Writing a few days ago, the writer Elizabeth Becker argued that only governments can handle runaway tourism. Governments can control entry to their countries, she said, can regulate airlines and ships, prevent inappropriate hotel development, and use taxes to shape visitor demand and benefit local people, place limits on rip-off prices that distort markets. Yet even Becker admits that most governments prefer things as they are. The prospect of truly effective coordination by governments remains distant.

It would be wonderful if governments could find effective ways to at least mitigate the worst problems. Some, such as those of Thailand and Bhutan, have been bold, even though most restrictions hit hardest at the less well-off and are most easily circumvented by the rich. The role of government action to ensure adequate and appropriate infrastructure in tourist areas is indisputable.

In the end, though, I think we have to take greater individual responsibility too. This will irk those who think of themselves as independent travellers rather than members of tourist herds, but unless we embrace individual and collective restraint more seriously, the destruction and damage to cities such as Venice or beauty spots such as Glen Brittle will simply grow.

We have to re-examine the idea that we enjoy an unfettered liberty to travel at will or for pleasure. We have to rethink the impulse that says that a holiday from work – or retirement from work – is an open sesame to exploring the world. We should learn from Henry David Thoreau that one can travel as much – and develop as much as a human being – in one’s own locality as in the far-flung and exotic corners of the globe.

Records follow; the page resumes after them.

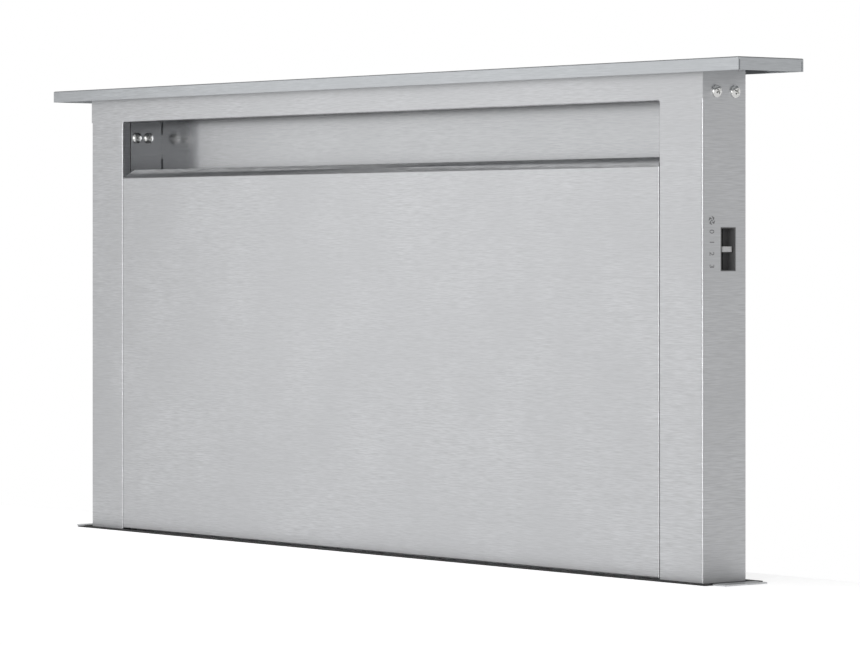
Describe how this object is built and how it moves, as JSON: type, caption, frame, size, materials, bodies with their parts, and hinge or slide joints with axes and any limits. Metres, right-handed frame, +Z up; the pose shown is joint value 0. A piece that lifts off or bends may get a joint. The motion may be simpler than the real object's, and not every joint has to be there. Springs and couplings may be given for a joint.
{
  "type": "downdraft vent",
  "caption": "Lift-up downdraft vent for a worktop: stainless riser with a cap, an intake slot and a tilting panel, on a screw lift in a housing with a side blower, duct collar, damper and legs.",
  "frame": {"origin": "in the plane of the worktop, midway along the slot and midway through its depth, which is the centre of the four worktop screws", "axes": "+X along the worktop to the right as the cook sees it, +Y away from the cook, +Z up; the riser is stored fully raised"},
  "size_m": [0.914, 0.26, 1.126],
  "materials": {
    "stainless": "brushed along the length, satin",
    "galvanised": "zinc-coated sheet, dull grey",
    "fastener": "bright zinc or stainless",
    "machined_steel": "turned or drawn, smooth",
    "black_plastic": "fine matt",
    "rubber": "matt black",
    "aluminium": "plain mill finish",
    "bronze": "turned",
    "magnet": "black catch body",
    "motor_can": "dark satin paint",
    "circuit_board": "green board with dark components"
  },
  "bodies": {
    "housing": {"blower_motor": "motor_can", "blower_mount_plate": "galvanised", "cable_gland": "black_plastic", "control_board": "circuit_board", "control_box": "galvanised", "control_cover": "galvanised", "counter_flange_left": "galvanised", "counter_flange_right": "galvanised", "damper_pin": "fastener", "drive_belt": "rubber", "duct_collar": "galvanised", "duct_transition": "galvanised", "guide_rails": "machined_steel", "housing_back": "galvanised", "housing_floor": "galvanised", "housing_front": "galvanised", "housing_left": "galvanised", "housing_right": "galvanised", "housing_screws": "fastener", "inlet_ring": "galvanised", "lift_gearbox": "aluminium", "lift_motor": "motor_can", "limit_switches": "black_plastic", "motor_hanger": "galvanised", "screw_bearings": "black_plastic", "scroll_cover": "galvanised", "scroll_wrap": "galvanised", "support_leg_left": "galvanised", "support_leg_right": "galvanised", "wiper_seal": "rubber"},
    "riser": {"riser_shell": "stainless", "back_panel": "stainless", "cap": "stainless", "cap_brackets": "galvanised", "riser_screws": "fastener", "panel_catches": "magnet", "slider_bezel": "black_plastic", "switch_body": "black_plastic", "filter_frame_left": "aluminium", "filter_frame_right": "aluminium", "filter_mesh": "aluminium", "filter_pulls": "aluminium", "filter_sill": "galvanised", "air_baffle": "galvanised", "riser_base": "galvanised", "lift_nuts": "bronze", "guide_shoes": "black_plastic", "limit_striker": "black_plastic", "column_left": "stainless", "column_right": "stainless", "panel_pins": "fastener"},
    "panel": {"front_panel": "stainless"},
    "knob": {"speed_knob": "black_plastic"},
    "screw_left": {"lead_screw_left": "machined_steel", "screw_pulley_left": "black_plastic"},
    "screw_right": {"lead_screw_right": "machined_steel", "screw_pulley_right": "black_plastic"},
    "impeller": {"blower_wheel": "black_plastic", "fan_shaft": "machined_steel"},
    "damper": {"damper_flap": "galvanised"}
  },
  "joints": [
    {"name": "riser_lift", "type": "slide", "parent": "housing", "child": "riser", "axis": [0, 0, 1], "range_m": [-0.3845, 0]},
    {"name": "panel_tilt", "type": "hinge", "parent": "riser", "child": "panel", "pos_m": [0, -0.0183, 0.006], "axis": [1, 0, 0], "range_deg": [0, 20]},
    {"name": "speed_slide", "type": "slide", "parent": "riser", "child": "knob", "axis": [0, 0, 1], "range_m": [-0.013, 0.013]},
    {"name": "screw_left_turn", "type": "hinge", "parent": "housing", "child": "screw_left", "pos_m": [-0.373, 0, -0.3], "axis": [0, 0, 1], "range_deg": [-5540, 0]},
    {"name": "screw_right_turn", "type": "hinge", "parent": "housing", "child": "screw_right", "pos_m": [0.373, 0, -0.3], "axis": [0, 0, 1], "range_deg": [-5540, 0]},
    {"name": "impeller_spin", "type": "hinge", "parent": "housing", "child": "impeller", "pos_m": [-0.06, -0.073, -0.43], "axis": [0, 1, 0], "continuous": true},
    {"name": "damper_swing", "type": "hinge", "parent": "housing", "child": "damper", "pos_m": [0.22, -0.113, -0.521], "axis": [0, -1, 0], "range_deg": [0, 75]}
  ],
  "couplings": [
    {"joint": "screw_left_turn", "follows": "riser_lift", "rad_per_m": 251.33},
    {"joint": "screw_right_turn", "follows": "riser_lift", "rad_per_m": 251.33}
  ]
}
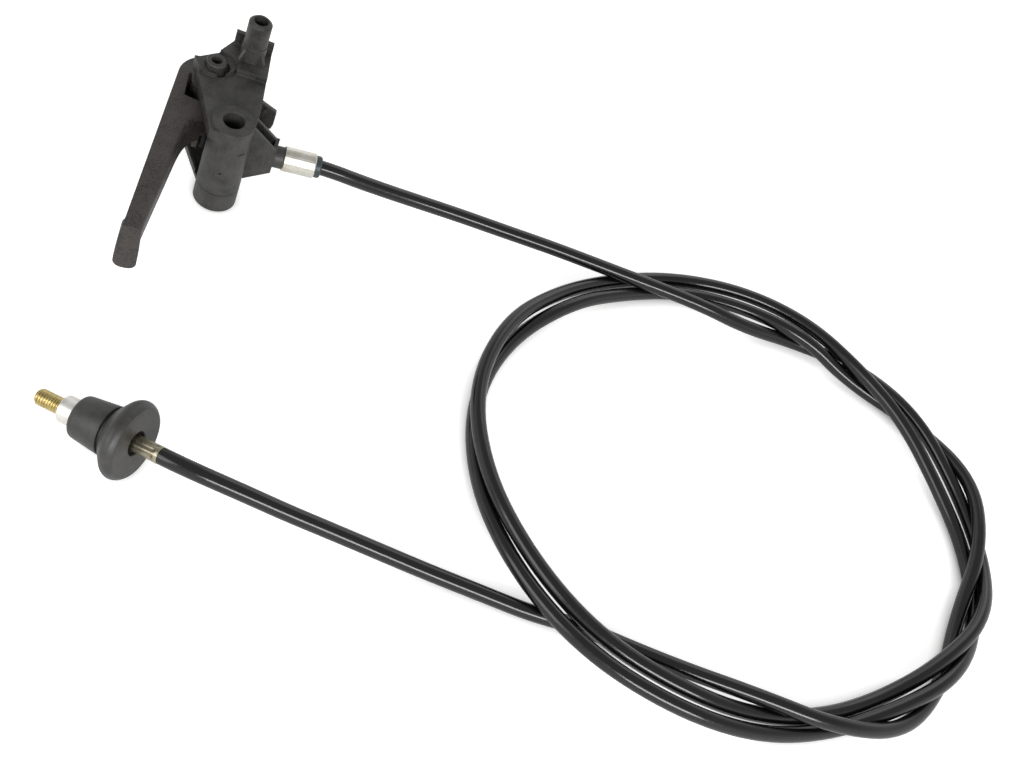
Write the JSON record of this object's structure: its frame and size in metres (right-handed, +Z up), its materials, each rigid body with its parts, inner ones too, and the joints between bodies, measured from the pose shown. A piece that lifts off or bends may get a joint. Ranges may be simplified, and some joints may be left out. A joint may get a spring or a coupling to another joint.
{
  "type": "bonnet release cable",
  "caption": "Bonnet release cable with a pull lever in a bolted plastic housing, a coiled black conduit and a threaded stud with a rubber grommet at its far end.",
  "frame": {"origin": "centre of the mounting bore's foot, on the surface that the housing stands on", "axes": "+Z up along the mounting bore, +X the way the cable leaves the housing, +Y from the mounting bore towards the locating peg"},
  "size_m": [0.3887, 0.2425, 0.0605],
  "materials": {
    "housing_plastic": "matte, fine grain",
    "lever_plastic": "matte, coarse grain",
    "cap_plastic": "satin",
    "conduit_sheath": "semi-gloss extruded",
    "grommet_rubber": "matte moulded rubber",
    "zinc": "bright zinc plate",
    "tube_steel": "pale yellow zinc plate",
    "yellow_zinc": "yellow passivated zinc",
    "wire_steel": "galvanised stranded wire"
  },
  "bodies": {
    "root": {"cover": "housing_plastic", "base_plate": "housing_plastic", "ferrule": "zinc", "conduit_cap": "cap_plastic", "conduit_lever_side": "conduit_sheath", "coil": "conduit_sheath", "conduit_far_side": "conduit_sheath", "steel_tube": "tube_steel", "sleeve": "zinc", "grommet": "grommet_rubber"},
    "lever_arm": {"lever": "lever_plastic"},
    "pull_wire": {"wire_nipple": "zinc", "inner_wire": "wire_steel"},
    "far_stud": {"stud": "yellow_zinc", "stud_wire": "wire_steel"}
  },
  "joints": [
    {"name": "lever_pull", "type": "hinge", "parent": "root", "child": "lever_arm", "pos_m": [-0.0098, 0.027, 0.022], "axis": [0, 0, -1], "range_deg": [0, 32]},
    {"name": "wire_slide", "type": "slide", "parent": "root", "child": "pull_wire", "axis": [-1, 0, 0], "range_m": [0, 0.0108]},
    {"name": "stud_slide", "type": "slide", "parent": "root", "child": "far_stud", "axis": [0.8567, -0.4555, 0.2419], "range_m": [0, 0.0108]}
  ],
  "couplings": [
    {"joint": "wire_slide", "follows": "lever_pull", "m_per_rad": 0.01922},
    {"joint": "stud_slide", "follows": "lever_pull", "m_per_rad": 0.01922}
  ]
}
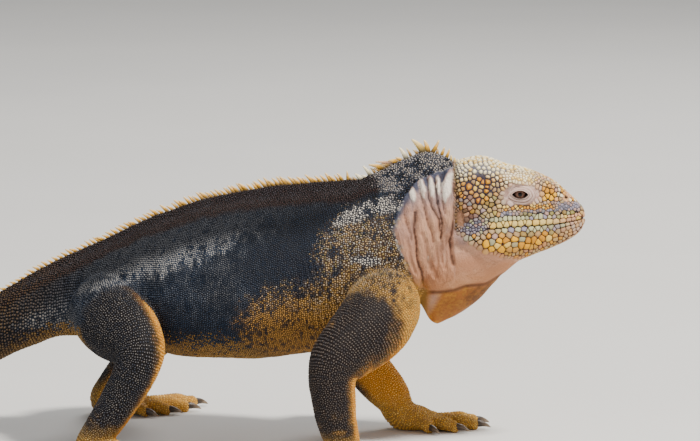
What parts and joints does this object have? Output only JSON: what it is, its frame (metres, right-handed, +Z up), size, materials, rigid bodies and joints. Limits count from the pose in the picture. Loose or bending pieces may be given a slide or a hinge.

Travel broadens the mind, they say. But is the person whose air-conditioned tour bus whisks them to a distant glacier in Patagonia or to the Mona Lisa for a quick selfie before depositing them at a characterless international hotel richer in experience than the one who spends the same amount of time watching the birds or the butterflies in the back garden? I doubt it. We may not be an infestation yet. But we are a problem. Travel can narrow the mind too.